» **Stated goal**:
Tally the lines containing the word "this", and report the tally alone.

» **Provided entries**:
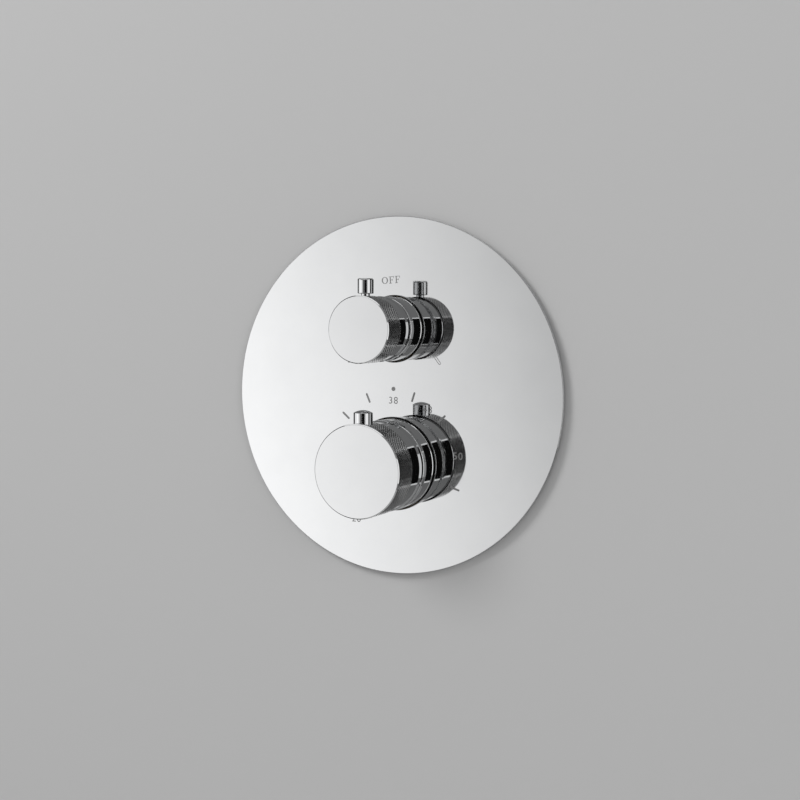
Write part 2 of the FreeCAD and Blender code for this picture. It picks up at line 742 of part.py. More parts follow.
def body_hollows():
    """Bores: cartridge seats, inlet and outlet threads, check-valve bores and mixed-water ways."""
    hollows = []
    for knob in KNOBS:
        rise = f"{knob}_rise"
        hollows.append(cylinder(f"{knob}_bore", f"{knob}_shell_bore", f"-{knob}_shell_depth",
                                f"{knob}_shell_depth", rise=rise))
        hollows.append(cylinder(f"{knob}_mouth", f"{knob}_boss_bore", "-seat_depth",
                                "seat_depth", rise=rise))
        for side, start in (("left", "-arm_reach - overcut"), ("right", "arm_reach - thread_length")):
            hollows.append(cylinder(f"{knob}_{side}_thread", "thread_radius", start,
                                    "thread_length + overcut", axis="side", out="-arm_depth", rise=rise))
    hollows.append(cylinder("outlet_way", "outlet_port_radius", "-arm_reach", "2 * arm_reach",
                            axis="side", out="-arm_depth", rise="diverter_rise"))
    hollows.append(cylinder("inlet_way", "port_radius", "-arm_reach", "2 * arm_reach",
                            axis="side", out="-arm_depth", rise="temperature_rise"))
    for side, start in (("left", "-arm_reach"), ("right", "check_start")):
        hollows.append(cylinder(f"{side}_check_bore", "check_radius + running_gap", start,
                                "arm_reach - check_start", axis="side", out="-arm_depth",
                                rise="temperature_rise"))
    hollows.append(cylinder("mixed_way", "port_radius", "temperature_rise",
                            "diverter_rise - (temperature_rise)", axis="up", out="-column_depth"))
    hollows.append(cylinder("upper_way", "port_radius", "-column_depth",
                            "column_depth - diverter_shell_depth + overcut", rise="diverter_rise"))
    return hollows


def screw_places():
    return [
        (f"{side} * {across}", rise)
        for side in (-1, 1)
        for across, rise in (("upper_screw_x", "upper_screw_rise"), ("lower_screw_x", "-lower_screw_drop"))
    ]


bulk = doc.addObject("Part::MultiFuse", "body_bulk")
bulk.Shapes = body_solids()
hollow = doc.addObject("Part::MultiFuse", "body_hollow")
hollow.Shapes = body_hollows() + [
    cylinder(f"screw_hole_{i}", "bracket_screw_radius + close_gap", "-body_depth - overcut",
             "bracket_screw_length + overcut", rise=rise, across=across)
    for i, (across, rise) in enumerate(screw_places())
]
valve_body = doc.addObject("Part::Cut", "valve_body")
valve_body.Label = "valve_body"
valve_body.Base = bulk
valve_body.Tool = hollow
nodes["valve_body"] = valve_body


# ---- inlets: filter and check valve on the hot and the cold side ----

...

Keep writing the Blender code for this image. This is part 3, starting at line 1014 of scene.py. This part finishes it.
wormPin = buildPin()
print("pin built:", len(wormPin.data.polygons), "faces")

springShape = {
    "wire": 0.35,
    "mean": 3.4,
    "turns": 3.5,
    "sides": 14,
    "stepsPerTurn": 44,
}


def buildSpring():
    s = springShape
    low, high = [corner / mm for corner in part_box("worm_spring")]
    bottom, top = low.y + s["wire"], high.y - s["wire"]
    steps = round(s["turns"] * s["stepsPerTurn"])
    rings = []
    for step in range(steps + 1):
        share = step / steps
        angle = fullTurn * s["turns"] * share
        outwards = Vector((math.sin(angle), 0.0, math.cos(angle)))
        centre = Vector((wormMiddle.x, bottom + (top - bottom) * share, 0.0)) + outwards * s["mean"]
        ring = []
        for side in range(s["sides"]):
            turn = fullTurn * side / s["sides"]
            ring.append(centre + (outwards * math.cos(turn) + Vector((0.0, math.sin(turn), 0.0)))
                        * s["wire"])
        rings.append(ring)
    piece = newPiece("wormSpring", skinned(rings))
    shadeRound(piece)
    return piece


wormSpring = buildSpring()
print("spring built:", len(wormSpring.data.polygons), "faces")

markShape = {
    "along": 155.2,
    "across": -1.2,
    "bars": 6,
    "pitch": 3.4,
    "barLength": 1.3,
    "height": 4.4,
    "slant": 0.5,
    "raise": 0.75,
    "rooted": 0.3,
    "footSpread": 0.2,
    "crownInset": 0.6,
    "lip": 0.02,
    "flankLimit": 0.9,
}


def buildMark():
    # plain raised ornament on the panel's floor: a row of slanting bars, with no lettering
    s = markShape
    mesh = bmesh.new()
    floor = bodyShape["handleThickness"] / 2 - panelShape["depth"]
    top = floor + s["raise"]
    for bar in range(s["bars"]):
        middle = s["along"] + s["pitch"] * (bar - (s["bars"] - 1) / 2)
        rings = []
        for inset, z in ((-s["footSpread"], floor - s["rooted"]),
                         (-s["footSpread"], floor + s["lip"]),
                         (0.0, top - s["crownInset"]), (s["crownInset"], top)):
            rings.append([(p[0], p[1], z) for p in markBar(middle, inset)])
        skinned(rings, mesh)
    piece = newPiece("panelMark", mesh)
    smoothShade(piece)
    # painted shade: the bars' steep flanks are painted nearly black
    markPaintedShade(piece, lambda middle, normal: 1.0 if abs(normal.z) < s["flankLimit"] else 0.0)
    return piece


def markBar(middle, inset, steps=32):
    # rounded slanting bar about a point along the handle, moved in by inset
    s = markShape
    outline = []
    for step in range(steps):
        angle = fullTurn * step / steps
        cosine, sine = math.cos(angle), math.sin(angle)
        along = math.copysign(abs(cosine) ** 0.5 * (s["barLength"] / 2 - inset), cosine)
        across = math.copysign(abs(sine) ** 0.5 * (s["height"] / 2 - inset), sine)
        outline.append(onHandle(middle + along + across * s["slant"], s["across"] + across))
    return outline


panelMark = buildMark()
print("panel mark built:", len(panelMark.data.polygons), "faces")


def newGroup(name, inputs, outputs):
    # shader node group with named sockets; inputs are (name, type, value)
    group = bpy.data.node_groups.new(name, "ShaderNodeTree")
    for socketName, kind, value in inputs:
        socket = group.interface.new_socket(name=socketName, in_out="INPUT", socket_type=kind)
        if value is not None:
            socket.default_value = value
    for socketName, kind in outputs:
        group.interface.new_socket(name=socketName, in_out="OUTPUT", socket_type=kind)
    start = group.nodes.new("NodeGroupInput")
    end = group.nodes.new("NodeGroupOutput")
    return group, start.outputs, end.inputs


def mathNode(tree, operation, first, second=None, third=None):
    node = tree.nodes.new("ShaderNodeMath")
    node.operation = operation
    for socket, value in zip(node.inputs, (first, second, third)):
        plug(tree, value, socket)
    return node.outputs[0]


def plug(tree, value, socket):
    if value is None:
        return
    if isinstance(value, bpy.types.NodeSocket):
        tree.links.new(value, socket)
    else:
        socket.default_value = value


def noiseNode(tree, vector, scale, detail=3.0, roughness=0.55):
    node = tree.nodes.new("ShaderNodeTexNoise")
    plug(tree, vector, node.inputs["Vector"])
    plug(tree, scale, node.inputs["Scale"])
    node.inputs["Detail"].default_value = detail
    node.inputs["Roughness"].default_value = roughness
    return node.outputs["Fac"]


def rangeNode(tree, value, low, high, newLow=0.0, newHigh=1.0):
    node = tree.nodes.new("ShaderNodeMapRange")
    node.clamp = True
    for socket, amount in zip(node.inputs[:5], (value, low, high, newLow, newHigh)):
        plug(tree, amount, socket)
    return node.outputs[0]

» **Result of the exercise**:
2